When it comes to what a fair launch is, Midnight is currently the most exemplary example. The token was distributed through Glacier Drop to the Cardano, Bitcoin, and eight other ecosystem communities. No private sale, no discounted price reserved for investors. This means there is no cliff vesting, no investor groups holding cheap tokens waiting to dump on retail. Tokens are widely distributed from day one, not concentrated in the hands of a small group.
I see this decision as philosophically correct. What is a fair launch if not genuine fairness from the start? That’s why the crypto community considers Midnight one of the most truly fair launches in this cycle. Trust is built from the mechanism, not from flashy marketing.

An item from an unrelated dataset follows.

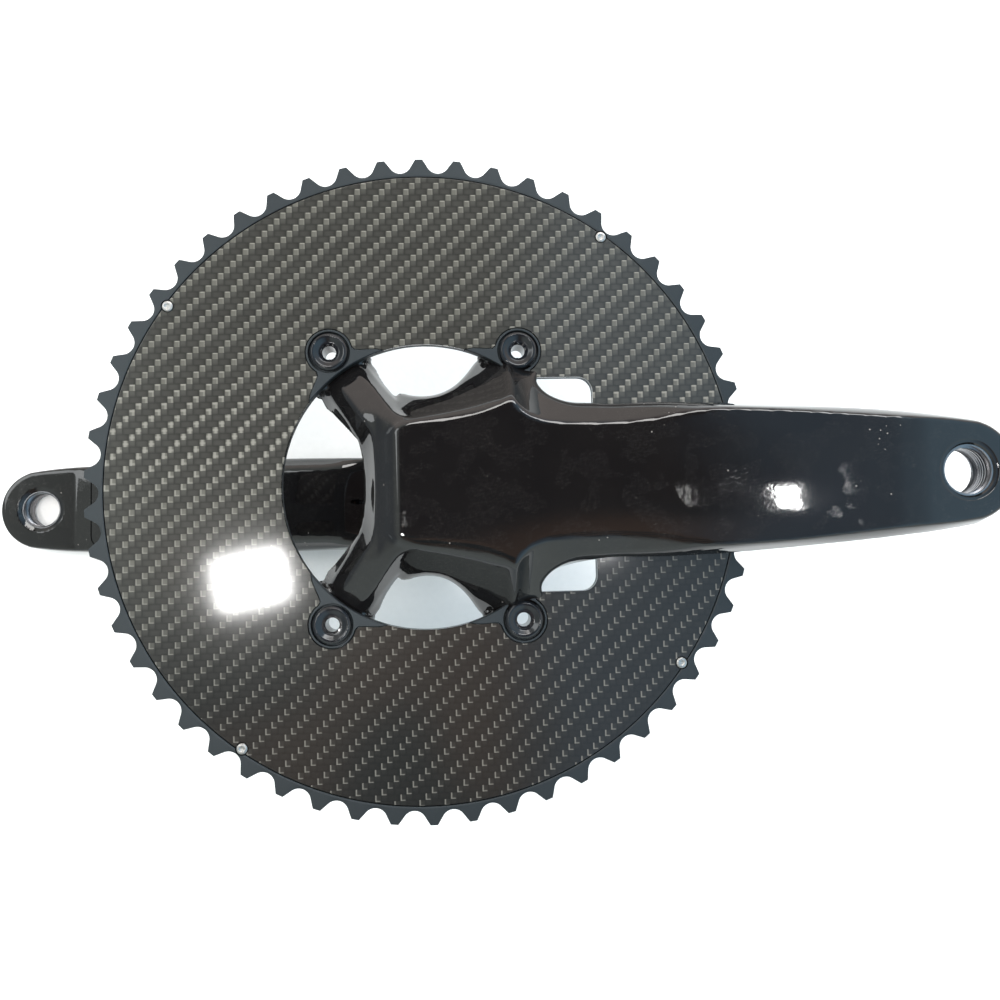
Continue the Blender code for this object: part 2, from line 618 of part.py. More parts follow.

But this is also when I start to see underlying issues. VCs don’t just bring money—they bring networks, deal flow, and access to places that a project alone would find hard to reach. When Arbitrum wanted to onboard large financial institutions, Offchain Labs with backing from Lightspeed and Polychain called ahead. Such calls can’t be bought with whitepapers or great technology.
Technically, Midnight must maintain the Kachina protocol, optimize ZK circuits for Compact, and retain cryptographers who deeply understand zero-knowledge proofs. The ZK circuit part requires rare talent. I look at Aztec, which raised $100 million from a16z in 2023. Aleo raised $200 million. With that amount, they can pay salaries for talented engineers for years, regardless of market conditions.
Midnight relies on DUST fees, staking rewards, and capacity marketplace. The theory is sound, but it depends on widespread adoption to generate steady cash flow. And adoption depends on developers. Will talented teams have enough patience while waiting for adoption to happen?
Regarding the narrative, what does a fair launch mean in the eyes of traditional businesses? They don’t evaluate blockchain based on fair tokenomics. They look at who is behind it, who is responsible. VC backing for them isn’t centralization—it’s credibility. Hoskinson putting in $200 million is a large figure, but it’s limited resources, not a long-term commitment from an investment fund.
I’m not saying a fair launch is wrong. In core value, Midnight is doing what they claim. A truly decentralized privacy blockchain can’t start by empowering a small group of investors. But the real question is: can a model that is philosophically correct have enough resources to compete in a race where opponents play by different rules?
I will closely monitor the next 18 to 24 months, when the thawing schedule completes. That’s when the answer will emerge: philosophy alone can’t pay engineers; adoption is what truly matters. NIGHT is currently at $0.03, and I’m curious to see how it will develop as the ecosystem has to stand on its own.